## Description of the task
Reproduce each line of the material precisely.

## Collected material
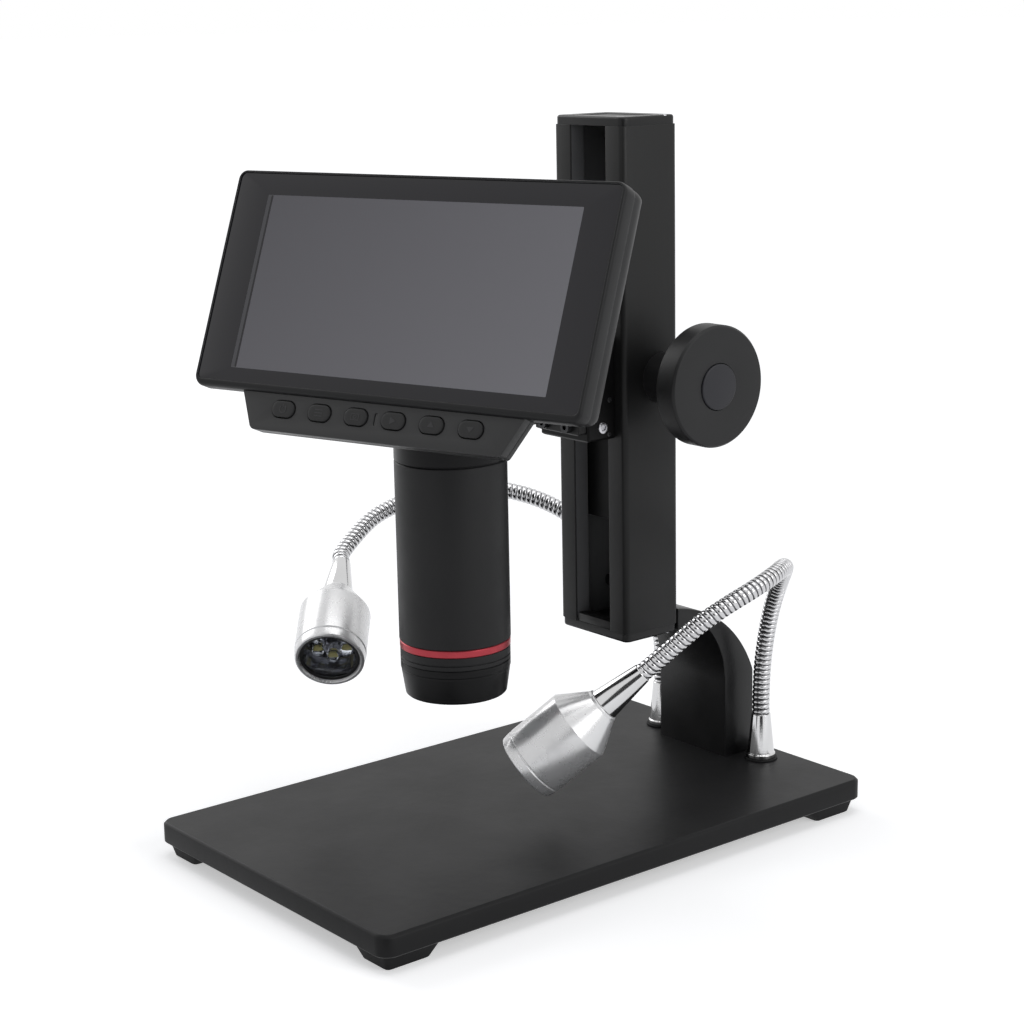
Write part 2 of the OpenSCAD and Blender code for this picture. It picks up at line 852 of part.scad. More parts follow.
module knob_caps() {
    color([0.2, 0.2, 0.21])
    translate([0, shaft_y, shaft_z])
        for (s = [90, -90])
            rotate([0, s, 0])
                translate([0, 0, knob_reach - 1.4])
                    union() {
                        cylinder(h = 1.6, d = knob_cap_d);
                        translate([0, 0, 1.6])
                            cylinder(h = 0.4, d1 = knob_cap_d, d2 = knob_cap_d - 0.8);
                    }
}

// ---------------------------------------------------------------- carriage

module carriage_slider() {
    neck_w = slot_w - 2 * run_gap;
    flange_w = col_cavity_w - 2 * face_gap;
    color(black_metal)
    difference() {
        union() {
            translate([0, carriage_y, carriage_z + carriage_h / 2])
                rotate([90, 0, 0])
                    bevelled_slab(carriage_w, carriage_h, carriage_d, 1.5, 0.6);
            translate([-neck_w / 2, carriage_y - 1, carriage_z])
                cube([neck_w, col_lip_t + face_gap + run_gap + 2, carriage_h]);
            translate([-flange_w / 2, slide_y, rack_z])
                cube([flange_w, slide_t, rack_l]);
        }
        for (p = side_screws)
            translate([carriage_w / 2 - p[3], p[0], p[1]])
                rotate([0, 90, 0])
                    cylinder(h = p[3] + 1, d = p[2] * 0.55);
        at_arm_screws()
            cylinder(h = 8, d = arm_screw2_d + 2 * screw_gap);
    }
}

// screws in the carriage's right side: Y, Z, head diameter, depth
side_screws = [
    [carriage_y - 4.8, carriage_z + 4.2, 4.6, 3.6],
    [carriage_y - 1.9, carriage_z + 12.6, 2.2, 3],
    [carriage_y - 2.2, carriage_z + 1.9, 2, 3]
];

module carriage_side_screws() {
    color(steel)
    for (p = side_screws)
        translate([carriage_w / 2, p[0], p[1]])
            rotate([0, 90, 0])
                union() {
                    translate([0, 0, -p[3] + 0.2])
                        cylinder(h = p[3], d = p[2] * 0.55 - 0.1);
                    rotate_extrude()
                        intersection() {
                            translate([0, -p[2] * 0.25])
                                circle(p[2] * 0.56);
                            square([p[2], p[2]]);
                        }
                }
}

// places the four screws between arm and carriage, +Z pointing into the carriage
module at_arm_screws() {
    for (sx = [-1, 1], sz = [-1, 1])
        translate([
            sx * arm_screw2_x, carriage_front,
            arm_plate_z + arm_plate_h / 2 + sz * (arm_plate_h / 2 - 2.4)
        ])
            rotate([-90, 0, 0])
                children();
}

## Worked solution
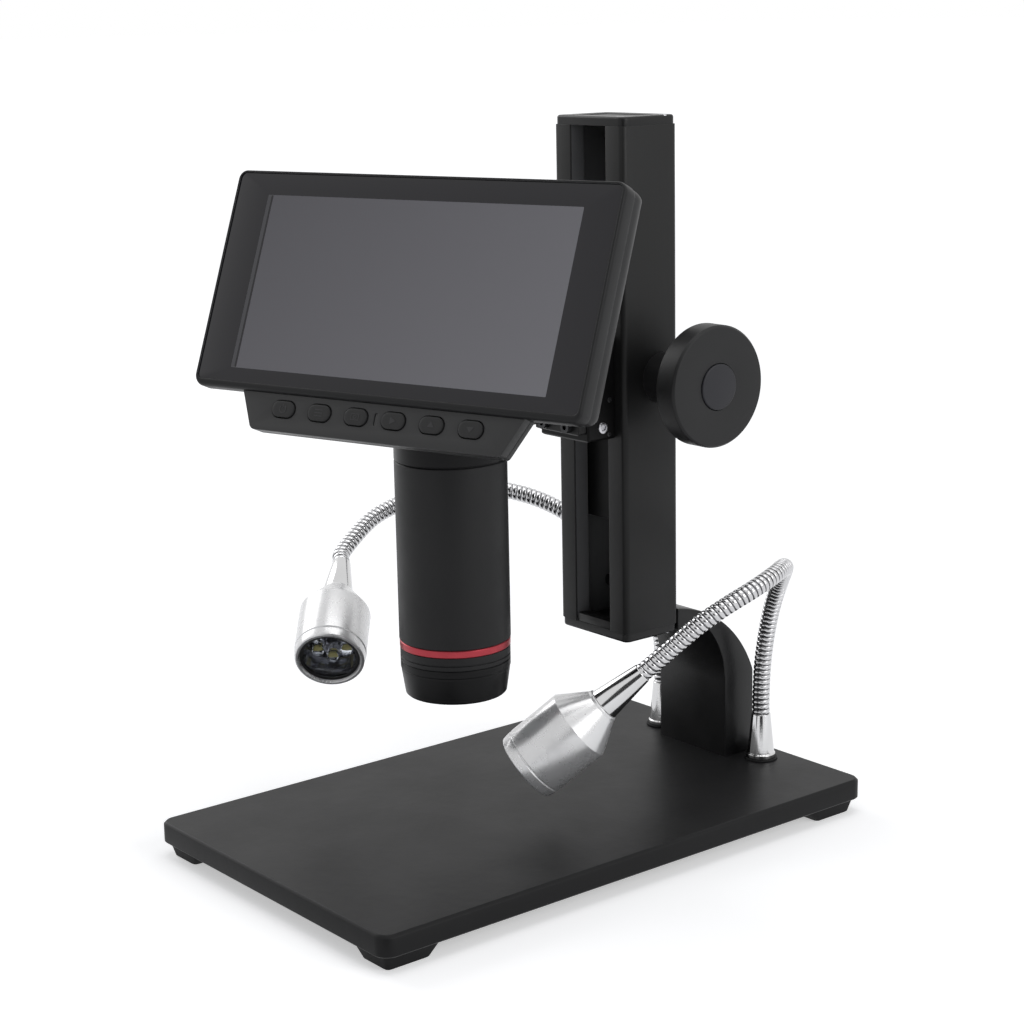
Write part 2 of the OpenSCAD and Blender code for this picture. It picks up at line 852 of part.scad. More parts follow.
module knob_caps() {
    color([0.2, 0.2, 0.21])
    translate([0, shaft_y, shaft_z])
        for (s = [90, -90])
            rotate([0, s, 0])
                translate([0, 0, knob_reach - 1.4])
                    union() {
                        cylinder(h = 1.6, d = knob_cap_d);
                        translate([0, 0, 1.6])
                            cylinder(h = 0.4, d1 = knob_cap_d, d2 = knob_cap_d - 0.8);
                    }
}

// ---------------------------------------------------------------- carriage

module carriage_slider() {
    neck_w = slot_w - 2 * run_gap;
    flange_w = col_cavity_w - 2 * face_gap;
    color(black_metal)
    difference() {
        union() {
            translate([0, carriage_y, carriage_z + carriage_h / 2])
                rotate([90, 0, 0])
                    bevelled_slab(carriage_w, carriage_h, carriage_d, 1.5, 0.6);
            translate([-neck_w / 2, carriage_y - 1, carriage_z])
                cube([neck_w, col_lip_t + face_gap + run_gap + 2, carriage_h]);
            translate([-flange_w / 2, slide_y, rack_z])
                cube([flange_w, slide_t, rack_l]);
        }
        for (p = side_screws)
            translate([carriage_w / 2 - p[3], p[0], p[1]])
                rotate([0, 90, 0])
                    cylinder(h = p[3] + 1, d = p[2] * 0.55);
        at_arm_screws()
            cylinder(h = 8, d = arm_screw2_d + 2 * screw_gap);
    }
}

// screws in the carriage's right side: Y, Z, head diameter, depth
side_screws = [
    [carriage_y - 4.8, carriage_z + 4.2, 4.6, 3.6],
    [carriage_y - 1.9, carriage_z + 12.6, 2.2, 3],
    [carriage_y - 2.2, carriage_z + 1.9, 2, 3]
];

module carriage_side_screws() {
    color(steel)
    for (p = side_screws)
        translate([carriage_w / 2, p[0], p[1]])
            rotate([0, 90, 0])
                union() {
                    translate([0, 0, -p[3] + 0.2])
                        cylinder(h = p[3], d = p[2] * 0.55 - 0.1);
                    rotate_extrude()
                        intersection() {
                            translate([0, -p[2] * 0.25])
                                circle(p[2] * 0.56);
                            square([p[2], p[2]]);
                        }
                }
}

// places the four screws between arm and carriage, +Z pointing into the carriage
module at_arm_screws() {
    for (sx = [-1, 1], sz = [-1, 1])
        translate([
            sx * arm_screw2_x, carriage_front,
            arm_plate_z + arm_plate_h / 2 + sz * (arm_plate_h / 2 - 2.4)
        ])
            rotate([-90, 0, 0])
                children();
}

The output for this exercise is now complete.